Were the players concerned about which side might own the team at the end of the season? "Not at all. Not at all," Conley said.

What's next?

The soured deal could end with Lore and Rodriguez selling their shares of the teams, if they can't gain a controlling stake, the banker said. Not only is there incentive to sell those non-controlling shares, as they are "now worth more than they paid for it because NBA team values have gone crazy," but owning a minority stake is less attractive.

"It may be a great investment, but they're not making decisions," he said.

A date for the arbitration hearing to begin has not been disclosed, though it must happen in Minneapolis and be completed within six months.

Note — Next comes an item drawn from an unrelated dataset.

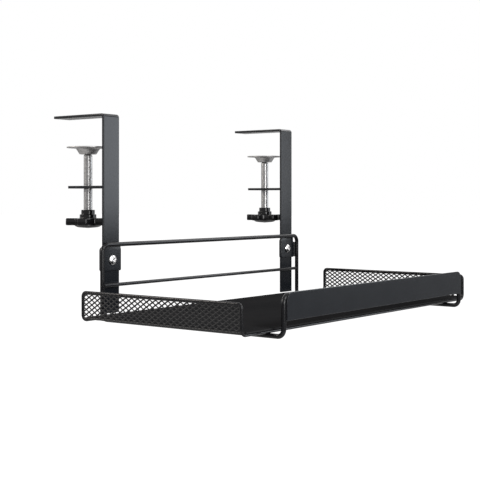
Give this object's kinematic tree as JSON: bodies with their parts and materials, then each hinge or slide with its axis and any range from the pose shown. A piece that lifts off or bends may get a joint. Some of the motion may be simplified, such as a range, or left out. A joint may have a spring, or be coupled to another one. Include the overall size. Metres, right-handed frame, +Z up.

The winner of arbitration could seek compensatory damages. For Rodriquez and Lore, that amount cannot exceed what they've already paid, which is about $600 million. For Taylor, the amount of damages he could seek could possibly be much greater,

said Twin Cities attorney Marshall Tanick.

"It's business," Taylor told Star Tribune columnist Patrick Reusse after he voided the sale. "Everyone has the right to bring in the lawyers."

As the team claws its way through the Western Conference Finals — and lawyers prepare for a closed-door legal battle — both sides of the dispute hope to be there for the franchise's first NBA Championship.